One issue is UWI’s size– over 16,000 students. GATE also contributed to that, he said.
T&T, Imbert noted, reached the GATE target of 60 per cent for enrolment in tertiary education in 2009. But the university kept growing and enrolment is far more than it used to be. However, Imbert said T&T is in different times and had to limit the amount for UWI and the amount T&T can afford to spend on GATE. He said UWI’s reaction to that was to propose increased tuition fees.
He added: “They felt that was the solution. We have a different view. We discovered UWI St Augustine has over 300 different course offerings and 16,000-17,000 students. We’re of the view UWI needs to look at the courses they want the Government and country to pay for.
Minister of Education Nyan Gadsby-Dolly addresses the media during yesterday’s post-Cabinet briefing at the Diplomatic Centre, St Ann’s.
OFFICE OF THE PRIME MINISTER
“We’re not going to tell them what courses to put on but we believe they need to look at all these courses they’re offering and decide what the Government should pay. UWI needs to look within first and see if they haven’t overextended themselves.”
He added, “Because the cost to the state is directly proportional to the number of students and number of courses offered: the more students you have and more courses offered, the higher your costs rise.”
Imbert said a ministerial team, comprising himself, Keith Scotland and Gadsby-Dolly, looked at UWI’s proposal and met UWI’s outgoing principal Brian Copeland and incoming principal Rosemarie Belle Antoine, who made the proposals.
“And our position to them is they need to take a look at the size of their enrolment and number of course offerings to see whether that’s the reason why their costs are so high.”
UWI was asked to examine a ten per cent reduction from Government’s $500 million contribution.
Education Minister Gadsby-Dolly said the main reason UWI requested a fee increase was due to a reduction of government subvention by ten per cent this year and St Augustine fees–lowest regionally– haven’t increased for 21 years.
Following the March 5 meeting, the ministry met on April 28 with St Augustine campus executive and the Students Guild president to discuss the proposal.
The guild had concerns, including insufficient consultation, increases being too sharp and query on whether increased fees could be covered by GATE. The guild also recommended fee increase be contemplated for the next academic year—2023/24—and during the current year, all parties do further consultation with the guild on impact analysis and based on all that information–similar to what Finance suggested - the fee increase be done based on that information for the next academic year.

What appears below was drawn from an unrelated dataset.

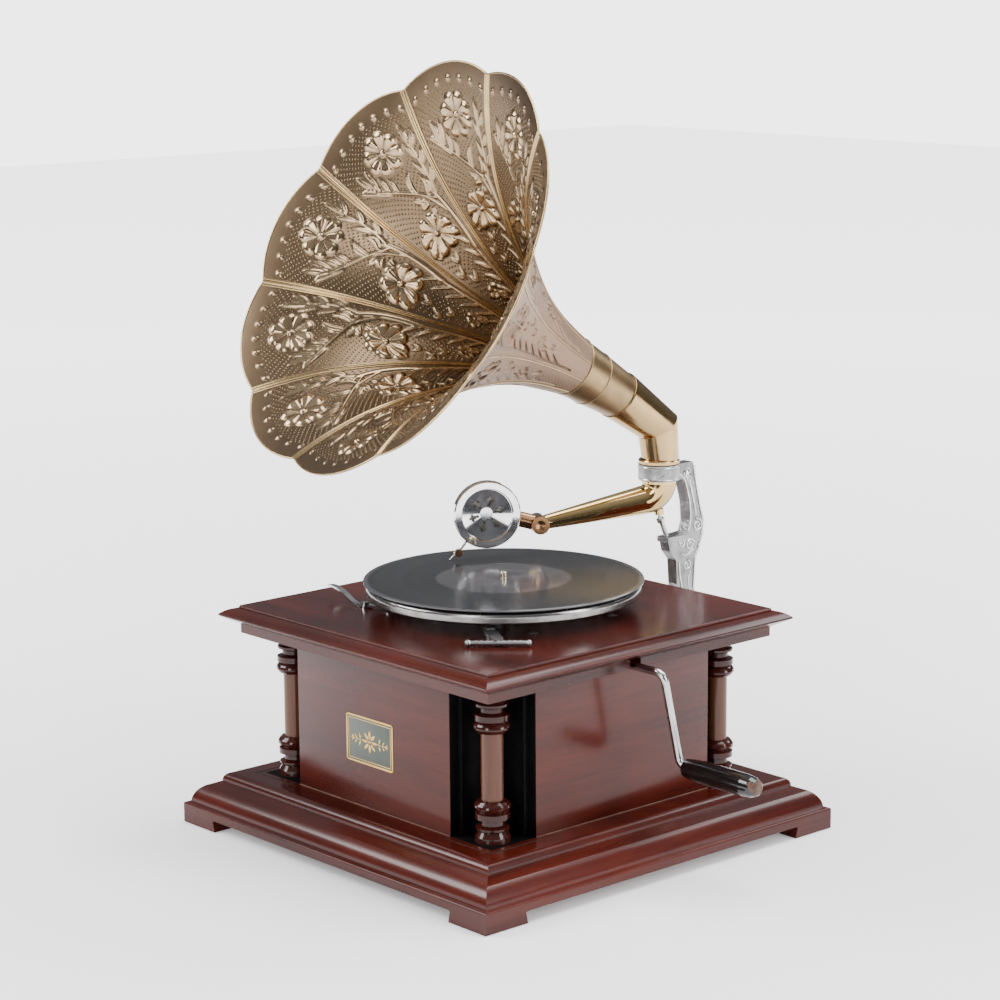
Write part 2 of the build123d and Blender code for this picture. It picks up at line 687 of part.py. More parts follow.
def soundbox_grille():
    """The dished plate in front of the diaphragm, pierced by six leaf-shaped groups of holes."""
    flange_r = SOUNDBOX_R - 1.2 - CASE_WALL - GLUE
    dish_r = BEZEL_IN_R - 0.6
    front = 4.0
    floor = front - 3.2
    floor_r = 6.0
    sheet = 0.6
    eye_r = 0.9
    grille = turned(
        (eye_r, floor),
        (floor_r, floor),
        (dish_r, front),
        (flange_r, front),
        (flange_r, front - sheet),
        (dish_r, front - sheet),
        (floor_r, floor - sheet),
        (eye_r, floor - sheet),
    )
    lobes = ((8.6, 0, 1.5), (11.2, 0, 1.7), (13.6, 1.9, 1.6), (13.6, -1.9, 1.6), (13.6, 0, 1.2), (15.8, 0, 1.4))
    leaves = Sketch()
    for index in range(6):
        for reach, aside, lobe_r in lobes:
            leaves += Rot(0, 0, 60 * index + 14) * Pos(reach, aside, 0) * Circle(lobe_r)
    return grille - extrude(Pos(0, 0, floor - 4) * leaves, amount=12)


def diaphragm():
    """Thin round diaphragm."""
    return upright(0, 0, -3.6, -3.6 + DIAPHRAGM_T, DIAPHRAGM_R)


def diaphragm_gaskets():
    """Two rubber rings that hold the diaphragm's edge."""
    rings = []
    for low in (-4.8, -3.6 + DIAPHRAGM_T):
        rings.append(upright(0, 0, low, low + 1.2, DIAPHRAGM_R + 0.6) - upright(0, 0, low - 1, low + 2, 21.5))
    rings[1] -= Rot(0, 0, STYLUS_ANGLE) * box((18, 30), (-3.2, 3.2), (-3, 2))
    return Compound(children=rings)


def needle_axis():
    """Start and tip of the needle in the soundbox's plane."""
    tip = Vector(*needle_tip(), 0)
    along = (tip - Vector(*CHUCK_AT, 0)).normalized()
    return tip - along * NEEDLE_L, tip, along


def stylus_bar():
    """Bar from the diaphragm's centre through the case wall to the needle chuck."""
    bar = Rot(0, 0, STYLUS_ANGLE) * box((-1.5, SOUNDBOX_R + 1), (-1.3, 1.3), (-1.6, -0.5))
    bar += upright(0, 0, -3.6 + DIAPHRAGM_T, -0.5, 1.2)
    out = Vector(SOUNDBOX_R - 3, 0, -0.6).rotate(Axis.Z, STYLUS_ANGLE)
    bar += rod(out, (*CHUCK_AT, 0), 1.7)
    start, tip, along = needle_axis()
    bar += rod(start - along * 0.5, start + along * 6, 2.5)
    bar -= rod(start, tip, NEEDLE_R + 0.03)
    hole = start + along * 3
    bar -= rod(hole, hole + Vector(0, 0, 4), 1.15)
    return bar


def needle():
    """Steel needle."""
    start, tip, along = needle_axis()
    return rod(start + along * 0.05, tip - along * 5, NEEDLE_R) + rod(tip - along * 5, tip, NEEDLE_R, 0.12)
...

She said on May 9, the Prime Minister appointed the ministerial team to meet the campus executive and guild. Their May 13 meeting examined if Government would support a fee hike for the 2022-23 year, if that would be covered by GATE and if Government can afford increasing UWI’s subvention. Major consideration was the impact of a fee increase.
“It would have meant come September 2022, students would have been asked to pay more for enrolment and fee increases proposed ranged from 25 per cent to 71 per cent depending on the faculty,” she said.
The team, however, suggested St Augustine do an in-depth cost-benefit analysis and course efficacy analysis, examining all courses, enrolment and how we can reduce where it’s possible.
Imbert said the ball is back in UWI’s court on what programme to possibly cut and Government wasn’t dictating on this or being intrusive.